I'm sitting in my garden enjoying the sunshine before the inevitable Bank Holiday wash out. I should be working - there is The Novel, all loaded up into Scrivener and ready to go. I need to revise that horror story I wrote a few months ago and send it out to magazines. And there's a really big, prestigious short story competition that I want to write something new for. So plenty to do, but I'm not doing any of it. I haven't done any writing since signing off on the final version of my story for the 33 anthology. I've even been neglecting this blog. I am officially in a creative slump.
Procrastination is, of course, in my genes. My father invented 'just in time delivery' long before the Japanese applied it to their manufacturing industries.
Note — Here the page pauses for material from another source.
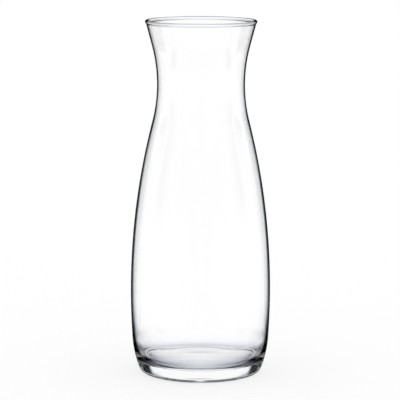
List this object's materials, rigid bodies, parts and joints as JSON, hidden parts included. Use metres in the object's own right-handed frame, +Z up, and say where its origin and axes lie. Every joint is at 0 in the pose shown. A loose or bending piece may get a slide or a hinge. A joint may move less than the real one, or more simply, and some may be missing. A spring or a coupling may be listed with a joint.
{
  "type": "carafe",
  "caption": "Clear glass table carafe, blown in one piece: thick base, full belly, long sloping shoulder, narrow neck and flared pouring rim.",
  "frame": {"origin": "middle of the flat ring that the carafe stands on, in the plane of the table", "axes": "+Z up along the carafe's own axis; the carafe is round, so +X and +Y are any two square directions"},
  "size_m": [0.0988, 0.0988, 0.25],
  "materials": {
    "clear_glass": "clear soda-lime glass, fire-polished"
  },
  "bodies": {
    "root": {"base": "clear_glass", "belly": "clear_glass", "shoulder": "clear_glass", "neck": "clear_glass", "rim": "clear_glass"}
  },
  "joints": []
}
There was always something more pressing to be done - like decanting all the dry goods in the kitchen into identical containers, and then getting out the labelling machine (yes, you heard me, he owned a labelling machine), and labelling the containers, because now we couldn't tell what was where, what with all the jars being the same. In his dying days, I remember one of the fabulous Macmillian nurses we had handing over to her colleague one morning and saying: 'Watch out for this one - if you stand still too long he'll slap a label on you.'
I had a very,very long engagement - about five years, I think. But I was still woken at two in the morning of the day of my wedding to hear my father bashing out his wedding speech on the word processor.
I don't understand what procrastination is for. What evolutionary purpose does it serve? It never, ever helps to put something off. I always feel better when I finally get around to doing that one thing I've been transferring from one to-do list to another. I get the decks cleared and I swear I'm not going to let things get away from me again. And yet, within a week, I'll be going to bed every night with the weight of things undone bearing down on me, certain in the knowledge that I won't do them the next day either.
At least with other bad habits, there is usually some pleasure or short term benefit to be gained from indulging them (I'll give you a minute here to reflect on your own worst habit and why you're never going to give it up). With procrastination, there's no upside. So I hereby vow to you, dear readers, to stop procrastinating. Starting tomorrow.